The approach and landing to Portland went well; forty-one minutes (41) had elapsed from take-off at Seattle. End of task #1 (1 hour & 19 minutes early).
Another cup of coffee (airline) and 1/2 apple during the break... Task #2 begins:
2. Two hours allotted for maneuvers consisting of failures, fires, bad weather landings, etc. Every take-off is a prime breeding ground for catastrophic failures on the line and, especially, in the stimulator. Thankfully, on the line, they are few and far between; the stimulator is another story, though.

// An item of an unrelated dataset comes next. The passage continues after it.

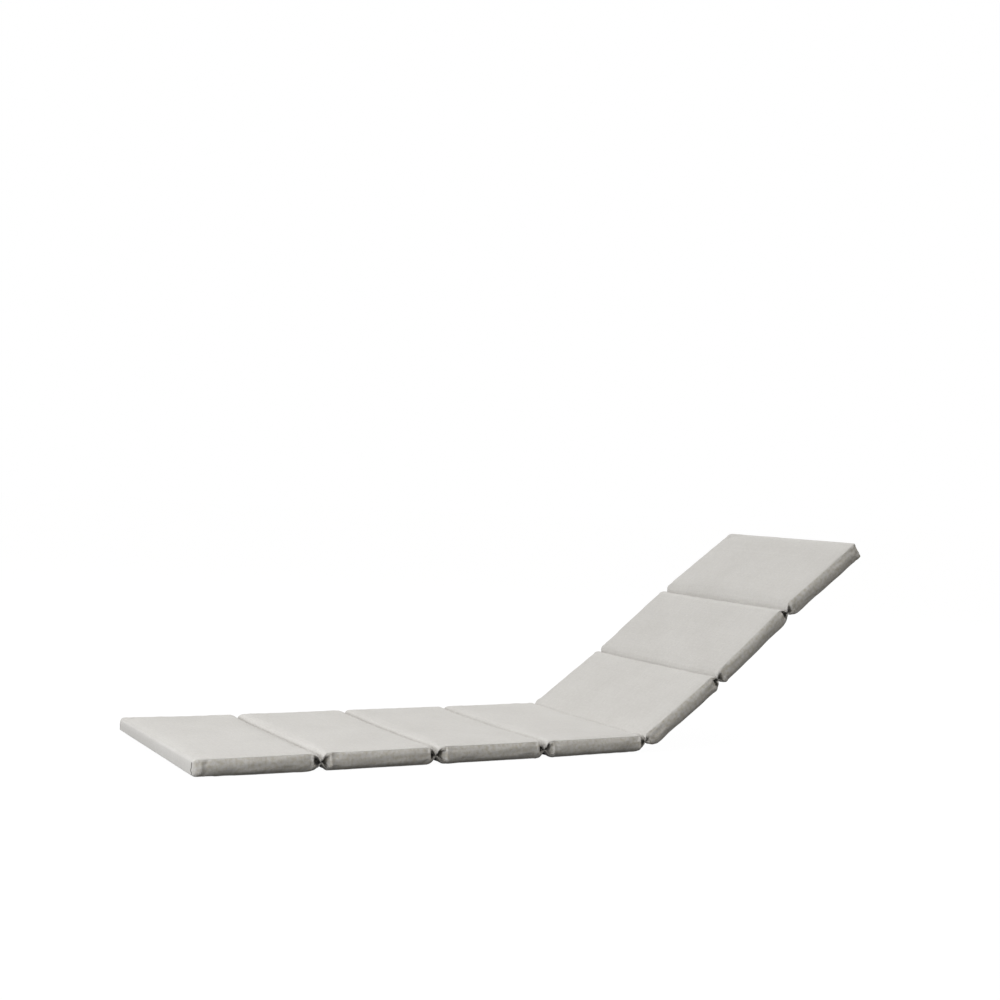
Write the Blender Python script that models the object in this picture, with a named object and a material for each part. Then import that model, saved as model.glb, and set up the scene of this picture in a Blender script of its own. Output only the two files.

We lined up for take-off on a Philadelphia runway at maximum gross weight on a hot summer day. I can feel it coming... The little red "uh-oh" light in the back of my brain is burning bright. Before take-off, I fire up the MP3 player in my brain and select Ted Nugent's
Wango Tango. We can see only 500 feet ahead because of fog... Thrust levers to forward stops and the fun begins. The co-pilot calls "80 knots, thrust OK"; not for long, I'm sure. I glanced at the engine temperatures... 635 degrees, the red-line.
Ted Nugent's guitar is wailing as he says,
Come on boys... Time to wango.
The co-pilot stated, "Vee 1, rotate." I pulled the stick back forcing the nose gear to break contact with the asphalt. The wings loaded up for a few seconds, then the main gear tires left the asphalt. When there was 1 millimeter clearance between the bottom of the main gear tires and the runway, number two engine failed catastrophically. I mashed the left rudder to the stop and lowered the nose to maintain control of the beast. The fire alarm light began flashing in my face along with the obnoxious master warning bell clanging in my ear.
"Captain, we have an engine failure and fire!"
"Roger that..."
Ted Nugent continues:
My Baby, she like to rockMy Baby, she like to rollMy Baby, she can dance all nightMy Baby, got no controlShe do the Wango Tango.